So I have a deformed Maingano hydrid, lol....thanks everyone! At least now I can search for proper tank mates. Maybe. Any suggestions for a 55 gallon tank?


----------



## danielratti (Feb 17, 2008)

You took the Super Vc-10 back?


----------



## CutieSusieQ (May 12, 2009)

danielratti said:


> You took the Super Vc-10 back?


I called the fish store Monday to ask them about trading it for a different fish and they told me to call back Thursday (tomorrow) to talk to their "fish lady" b/c she's out sick. She's the one who told me to get the Super Vc-10 in the first place, so I am hoping she will let me bring it in and trade it for something else. I really don't like trading fish b/c I feel like I am being mean. I don't know if that makes any sense.

Right now all I have in my 55 gallon is the Electric Blue (maingano) and the Super Vc-10 and a Plecostomus.

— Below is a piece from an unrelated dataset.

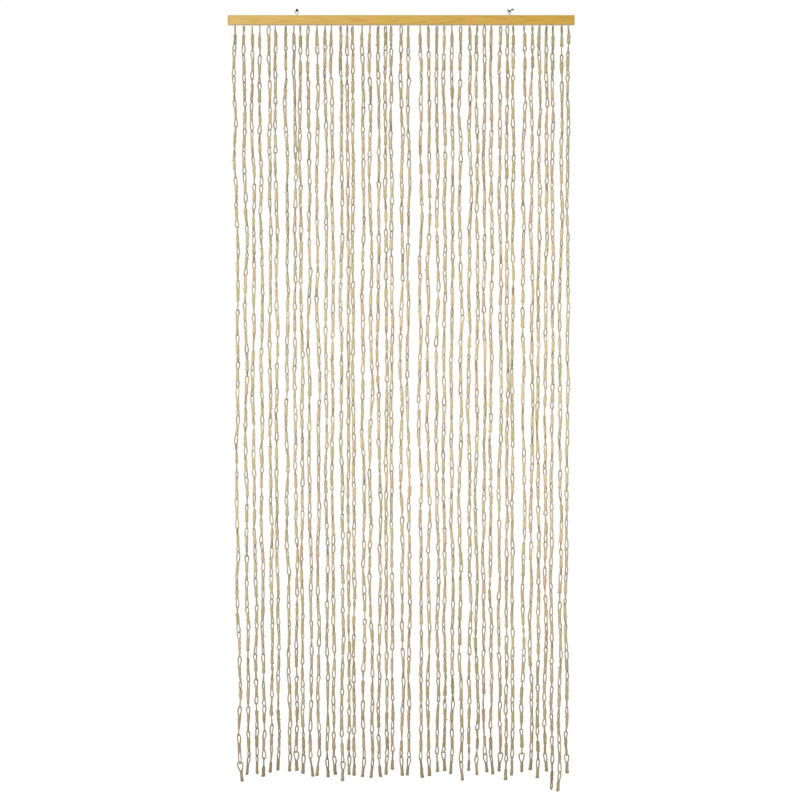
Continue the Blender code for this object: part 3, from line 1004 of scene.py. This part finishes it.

I have had the plecostomus for quite some time; he's already huge, but he's like my little buddy. And his markings are beautiful so I really don't want to let him go. Sooo, anyway I will know tomorrow if I can re-home the Super Vc-10.

I'm new with cichlids and I took the "fish lady's" advice when buying my first two and now I feel like I got myself in a mess.


----------